TASK GOAL
Please give the data below again in full, exactly as it stands.

PROVIDED DATA
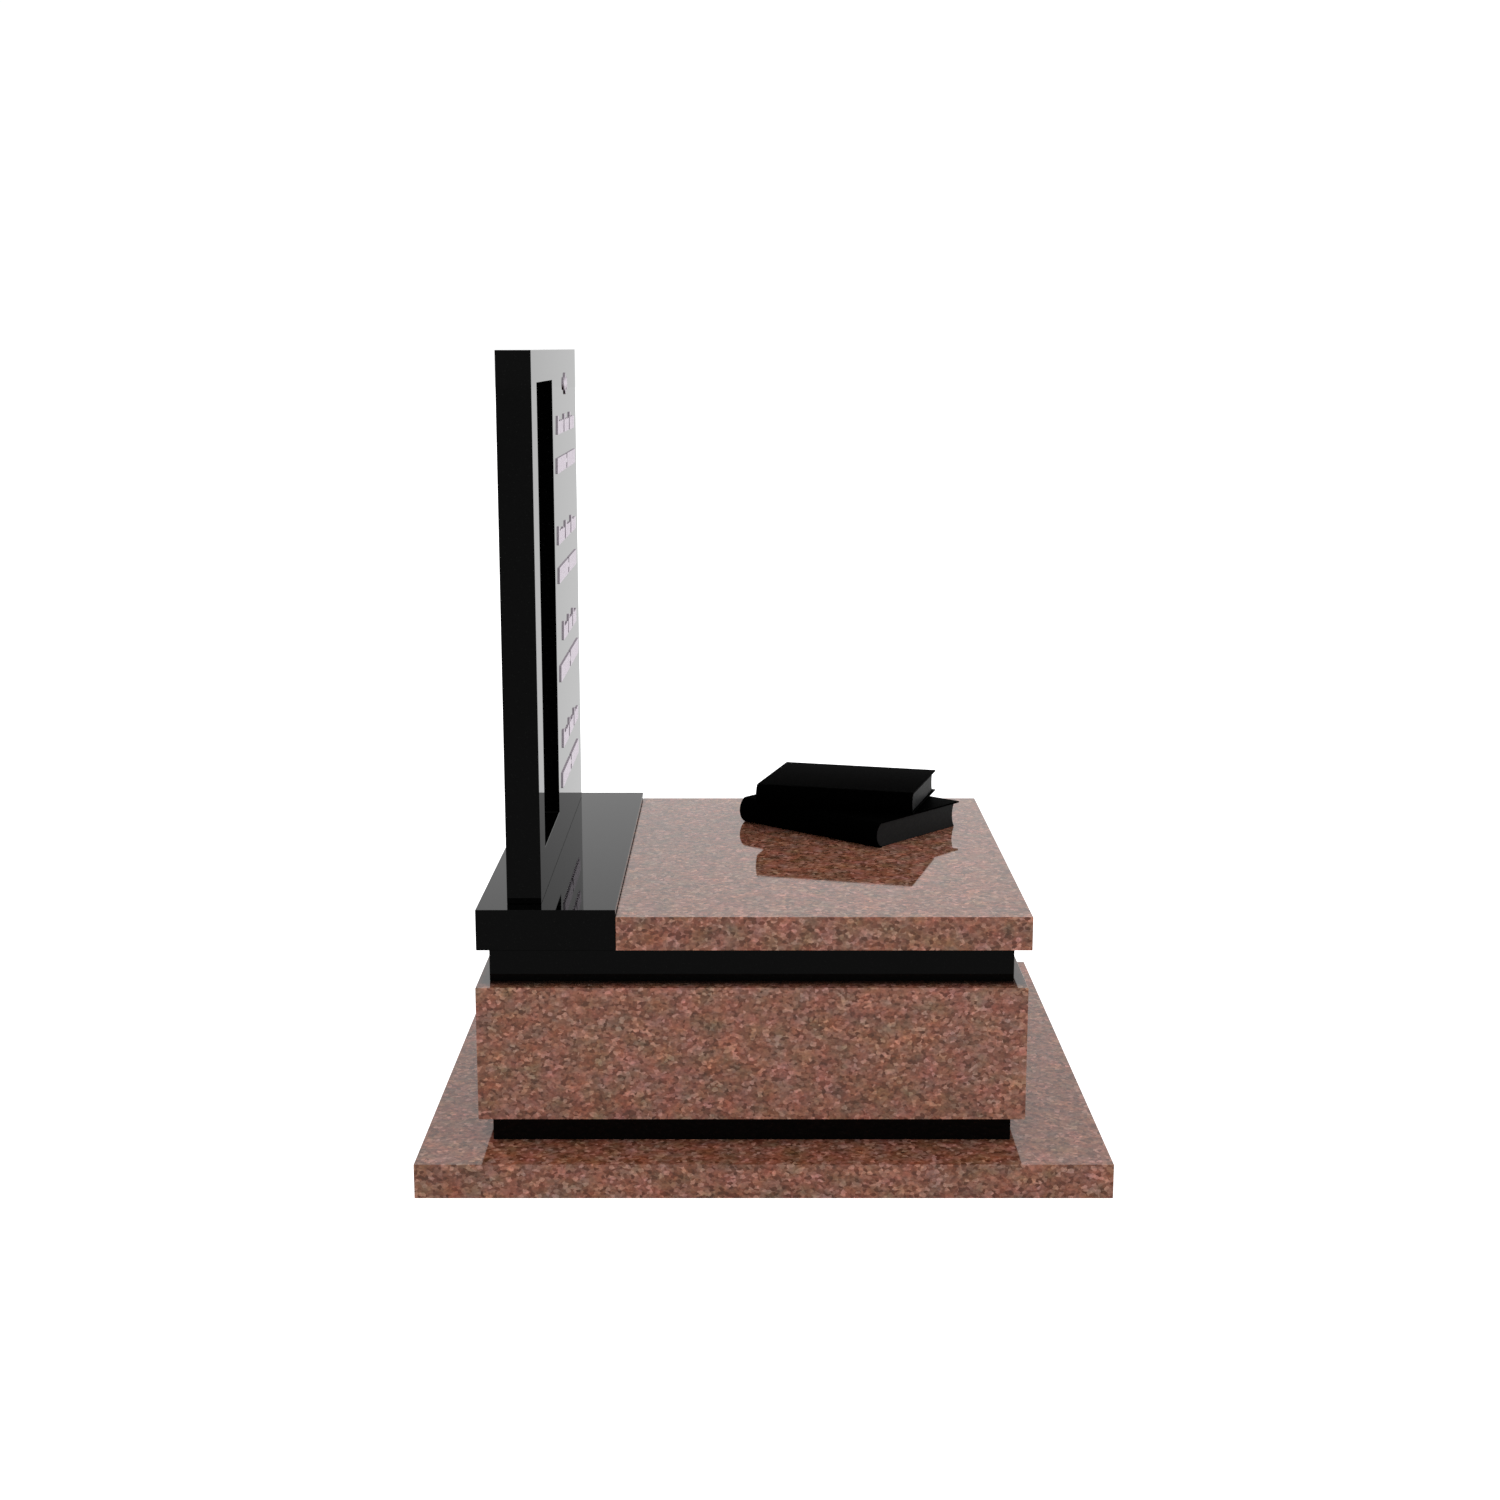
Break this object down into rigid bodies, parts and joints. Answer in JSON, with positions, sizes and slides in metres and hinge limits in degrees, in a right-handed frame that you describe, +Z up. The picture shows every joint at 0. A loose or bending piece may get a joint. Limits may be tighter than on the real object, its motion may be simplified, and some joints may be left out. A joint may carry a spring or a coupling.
{
  "type": "urn grave memorial",
  "caption": "Polished granite urn grave memorial: stepped hollow chest on a plate, cover slab, windowed upright headstone on a header block, two carved stone books.",
  "frame": {"origin": "middle of the base plate's underside", "axes": "+Z up; -Y towards the inscribed front of the headstone; +X to the right as seen from the front"},
  "size_m": [1, 1, 1.1925],
  "materials": {
    "red_granite": "polished",
    "black_granite": "polished",
    "metal_lettering": "satin"
  },
  "bodies": {
    "root": {"base_plate": "red_granite", "lower_plinth": "black_granite", "chest": "red_granite", "upper_plinth": "black_granite", "header_block": "black_granite", "cover_slab": "red_granite", "headstone": "black_granite", "lower_book": "black_granite", "upper_book": "black_granite"}
  },
  "joints": []
}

ANSWER
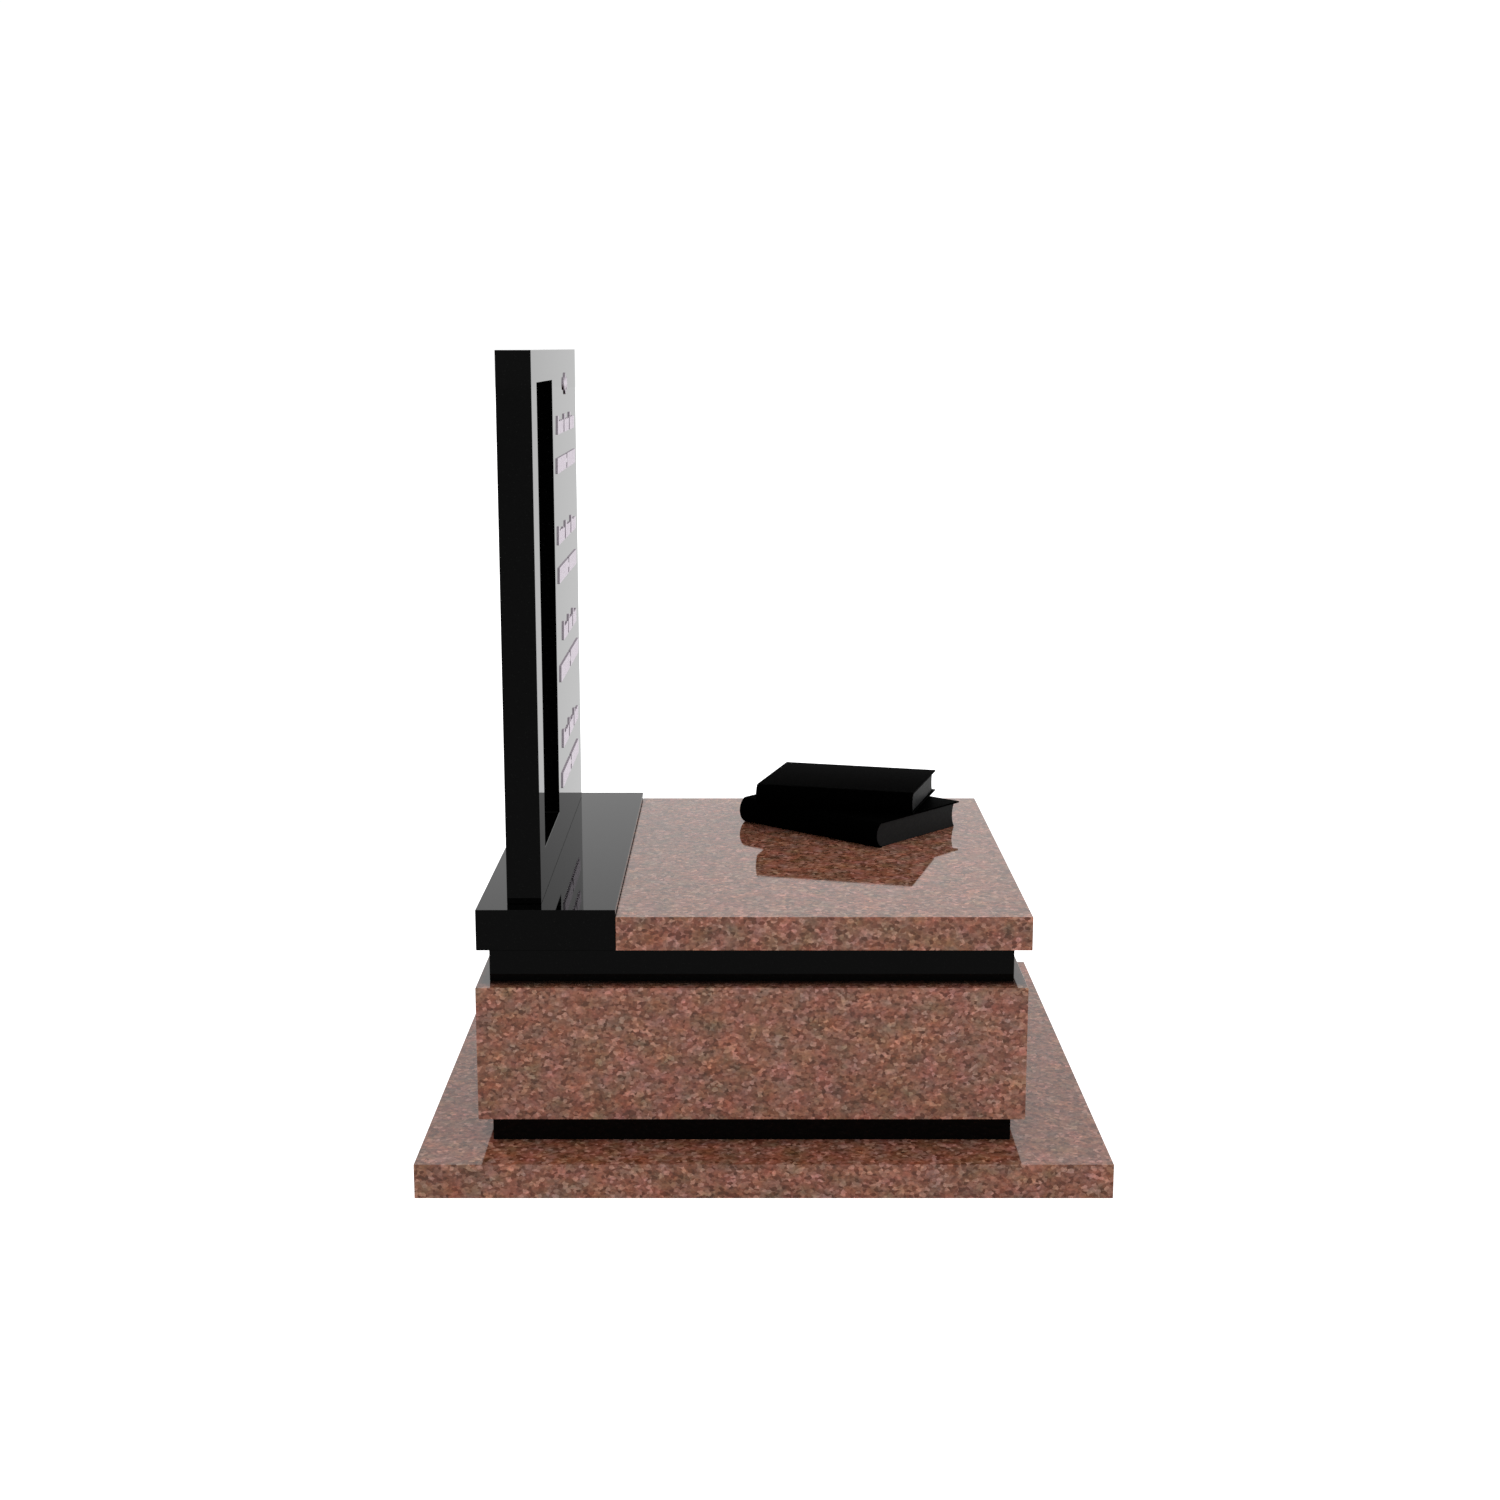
Break this object down into rigid bodies, parts and joints. Answer in JSON, with positions, sizes and slides in metres and hinge limits in degrees, in a right-handed frame that you describe, +Z up. The picture shows every joint at 0. A loose or bending piece may get a joint. Limits may be tighter than on the real object, its motion may be simplified, and some joints may be left out. A joint may carry a spring or a coupling.
{
  "type": "urn grave memorial",
  "caption": "Polished granite urn grave memorial: stepped hollow chest on a plate, cover slab, windowed upright headstone on a header block, two carved stone books.",
  "frame": {"origin": "middle of the base plate's underside", "axes": "+Z up; -Y towards the inscribed front of the headstone; +X to the right as seen from the front"},
  "size_m": [1, 1, 1.1925],
  "materials": {
    "red_granite": "polished",
    "black_granite": "polished",
    "metal_lettering": "satin"
  },
  "bodies": {
    "root": {"base_plate": "red_granite", "lower_plinth": "black_granite", "chest": "red_granite", "upper_plinth": "black_granite", "header_block": "black_granite", "cover_slab": "red_granite", "headstone": "black_granite", "lower_book": "black_granite", "upper_book": "black_granite"}
  },
  "joints": []
}